Agitando una Más was a Uruguayan television variety show that was broadcast on Channel 4 from 15 August 2009 to 31 July 2021. The programme aired live every Saturday for five hours and featured performances by new and emerging local bands, guest interviews, and live games.

== Format ==
Agitando una Más was broadcast live and combined musical performances—primarily by tropical music bands—with guest interviews, comedy sketches, outdoor segments, and studio game sections. The programme was recorded before a live studio audience and included interactive games involving audience participation. It also served as a platform for local bands to gain wider exposure.

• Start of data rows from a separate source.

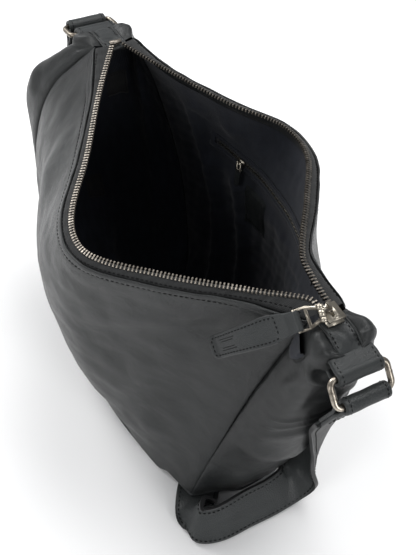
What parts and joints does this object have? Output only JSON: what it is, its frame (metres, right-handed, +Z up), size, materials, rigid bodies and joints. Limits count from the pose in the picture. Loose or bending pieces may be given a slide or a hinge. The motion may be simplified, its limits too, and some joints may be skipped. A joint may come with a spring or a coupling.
{
  "type": "hobo bag",
  "caption": "Soft leather hobo shoulder bag standing open on its base, with a main zip, lined inside, zip pocket and a wide strap on two rings.",
  "frame": {"origin": "middle of the base panel on the resting plane", "axes": "+Z up, +X along the mouth towards the end where the main zip starts (its slider end), -Y towards the front panel"},
  "size_m": [0.4226, 0.2636, 0.2713],
  "materials": {
    "leather": "smooth soft nappa, satin sheen, fine grain",
    "lining": "plain woven cotton, matte",
    "tape": "herringbone woven zip tape",
    "metal": "antique nickel, lightly rubbed"
  },
  "bodies": {
    "bag": {"front_panel": "leather", "back_panel": "leather", "gusset_right": "leather", "gusset_left": "leather", "base_panel": "leather", "ring_tab_right": "leather", "ring_tab_left": "leather", "strap_outer": "leather", "strap_backing": "leather", "leather_patch": "leather", "lining_front": "lining", "lining_back": "lining", "lining_gusset_right": "lining", "lining_gusset_left": "lining", "lining_base": "lining", "pocket_bag": "lining", "pocket_welt": "lining", "care_label": "lining", "corner_patch": "lining", "zip_tape_front": "tape", "zip_tape_back": "tape", "pocket_tape": "tape", "zip_teeth_front": "metal", "zip_teeth_back": "metal", "zip_end_stops": "metal", "pocket_teeth": "metal"},
    "main_slider": {"zip_slider": "metal"},
    "main_puller": {"zip_puller": "metal"},
    "leather_pull_body": {"leather_pull": "leather"},
    "ring_right_body": {"ring_right": "metal", "strap_end_right": "leather"},
    "ring_left_body": {"ring_left": "metal", "strap_end_left": "leather"},
    "pocket_slider_body": {"pocket_slider": "metal"},
    "pocket_puller_body": {"pocket_puller": "metal", "pocket_pull": "leather"}
  },
  "joints": [
    {"name": "main_slider_slide", "type": "slide", "parent": "bag", "child": "main_slider", "axis": [-1, 0, 0], "range_m": [0, 0.004]},
    {"name": "main_puller_hinge", "type": "hinge", "parent": "main_slider", "child": "main_puller", "pos_m": [0.155, -0.0088, 0.2665], "axis": [-0.8288, 0.0352, 0.5585], "range_deg": [0, 140]},
    {"name": "leather_pull_hinge", "type": "hinge", "parent": "main_puller", "child": "leather_pull_body", "pos_m": [0.14881, -0.02119, 0.2581], "axis": [-0.8288, 0.0352, 0.5585], "range_deg": [0, 90]},
    {"name": "ring_right_hinge", "type": "hinge", "parent": "bag", "child": "ring_right_body", "pos_m": [0.187, 0, 0.2445], "axis": [0, -1, 0], "range_deg": [-6, 60]},
    {"name": "ring_left_hinge", "type": "hinge", "parent": "bag", "child": "ring_left_body", "pos_m": [-0.193, 0, 0.2445], "axis": [0, 1, 0], "range_deg": [-5, 45]},
    {"name": "pocket_slider_slide", "type": "slide", "parent": "bag", "child": "pocket_slider_body", "axis": [0.9965, 0.0828, -0.0106], "range_m": [0, 0.038]},
    {"name": "pocket_puller_hinge", "type": "hinge", "parent": "pocket_slider_body", "child": "pocket_puller_body", "pos_m": [-0.05457, 0.06578, 0.18667], "axis": [-0.9758, -0.2148, 0.0413], "range_deg": [0, 80]}
  ]
}
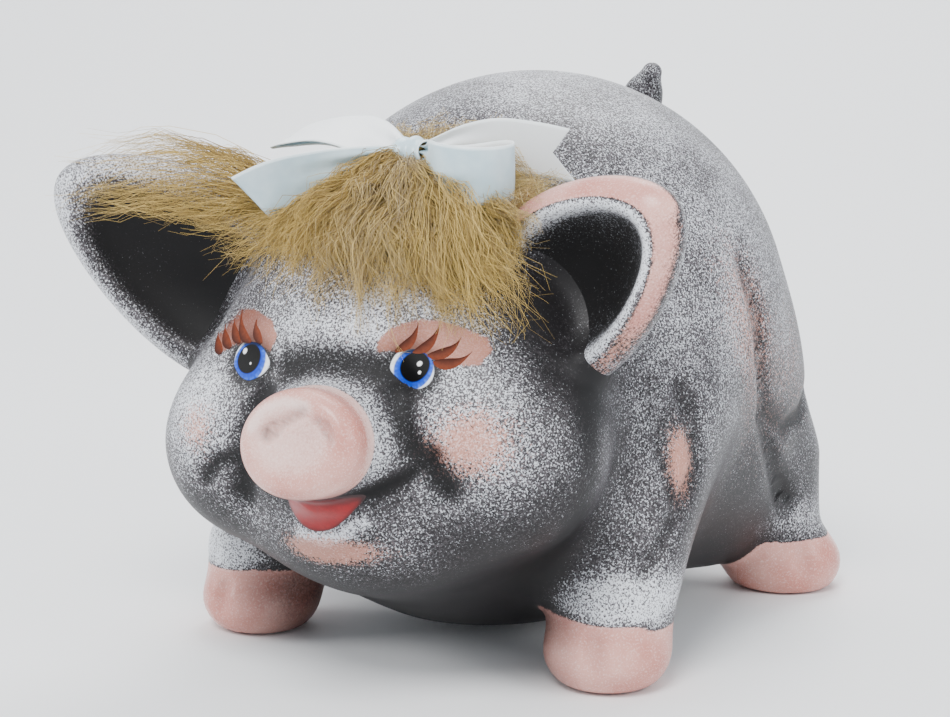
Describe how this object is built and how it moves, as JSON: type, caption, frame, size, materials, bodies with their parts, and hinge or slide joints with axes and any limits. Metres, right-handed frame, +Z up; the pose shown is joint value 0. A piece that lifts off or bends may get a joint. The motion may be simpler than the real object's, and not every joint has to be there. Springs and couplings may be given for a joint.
{
  "type": "piggy bank",
  "caption": "Hollow ceramic pig money bank with a top coin slot, a pull-out rubber stopper under the belly and a lock of doll hair tied with a satin bow.",
  "frame": {"origin": "middle of the whole object's footprint, on the surface it stands on", "axes": "+Z up, the pig faces -Y, its left side is +X"},
  "size_m": [0.1952, 0.2332, 0.1681],
  "materials": {
    "painted_ceramic": "fired earthenware, charcoal base coat dry-brushed with white and pink, satin sealer",
    "stopper_rubber": "smooth moulded rubber",
    "dried_glue": "dried craft glue",
    "doll_hair": "fine golden-brown doll hair",
    "satin_ribbon": "pale blue satin ribbon"
  },
  "bodies": {
    "bank": {"body_shell": "painted_ceramic", "left_ear": "painted_ceramic", "right_ear": "painted_ceramic", "tail": "painted_ceramic", "ribbon_knot": "satin_ribbon", "ribbon_loop_left": "satin_ribbon", "ribbon_loop_right": "satin_ribbon", "ribbon_tail_left": "satin_ribbon", "ribbon_tail_right": "satin_ribbon", "glue_dab": "dried_glue", "hair_fringe": "doll_hair", "hair_sweep_left": "doll_hair", "hair_puff_back": "doll_hair", "hair_sweep_right": "doll_hair"},
    "stopper": {"stopper": "stopper_rubber"}
  },
  "joints": [
    {"name": "stopper_pull", "type": "slide", "parent": "bank", "child": "stopper", "axis": [0, 0, -1], "range_m": [0, 0.03]}
  ]
}
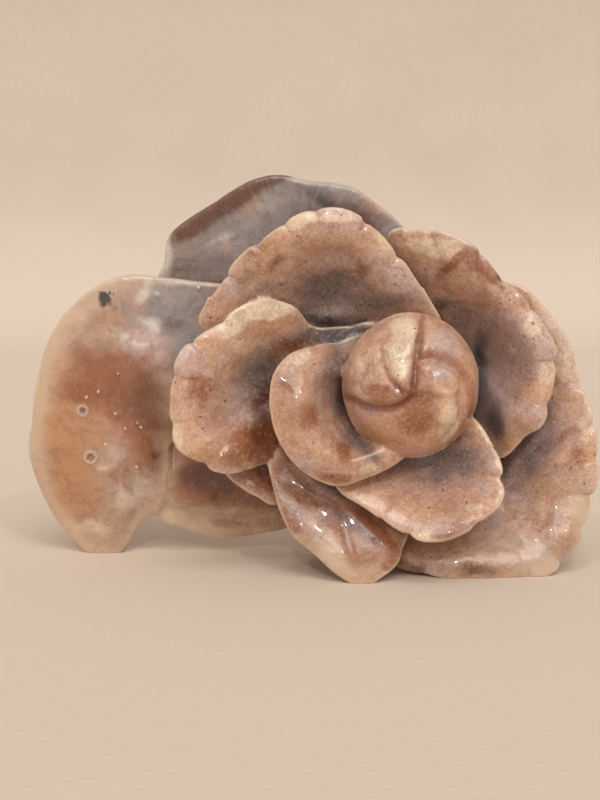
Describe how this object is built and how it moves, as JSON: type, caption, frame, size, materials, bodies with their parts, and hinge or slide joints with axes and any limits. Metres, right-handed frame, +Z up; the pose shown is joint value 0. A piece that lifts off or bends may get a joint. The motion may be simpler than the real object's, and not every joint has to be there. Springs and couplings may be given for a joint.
{
  "type": "carved stone flower",
  "caption": "Rose-like flower carved from one piece of pink and grey amethyst agate: cupped petals with notched rims round a closed bud, on broad thin leaves, standing on its lower edge",
  "frame": {"origin": "on the ground, under the centre of the bounding box", "axes": "+X along the flower's width towards its right as seen from the front, +Y from the flower's face to its back, +Z up"},
  "size_m": [0.0976, 0.0379, 0.0665],
  "materials": {
    "amethyst_agate": "polished, waxy, slightly translucent at the thin rims; banded peach, cream, rust and grey-mauve agate with fine black specks"
  },
  "bodies": {
    "root": {"amethyst_flower": "amethyst_agate"}
  },
  "joints": []
}
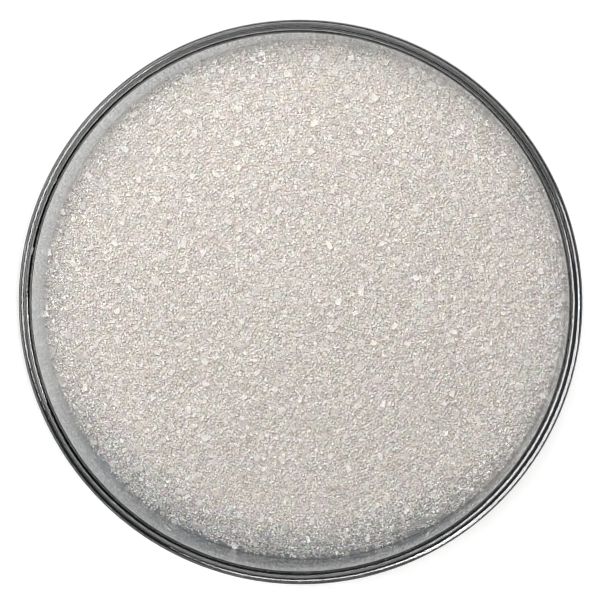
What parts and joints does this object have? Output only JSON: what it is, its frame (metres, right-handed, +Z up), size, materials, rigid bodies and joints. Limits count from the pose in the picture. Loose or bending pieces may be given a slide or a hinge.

In each episode, two groups of secondary school students from different schools across the country competed in a series of games and challenges for the chance to win an all-expenses-paid graduation trip, most frequently to Florianópolis.

== On-air team ==

- Omar Gutiérrez Larré (Host; 2009–2010)
- Eduardo Gianarelli (Host; 2010–2021)
- Cinthya Durán (Co-host; 2010–2015)
- Matías Rosende (Co-host; 2011–2013)
- Analaura Barreto (Co-host; 2013–2021)
- Pablo Magno (Co-host; 2015–2021)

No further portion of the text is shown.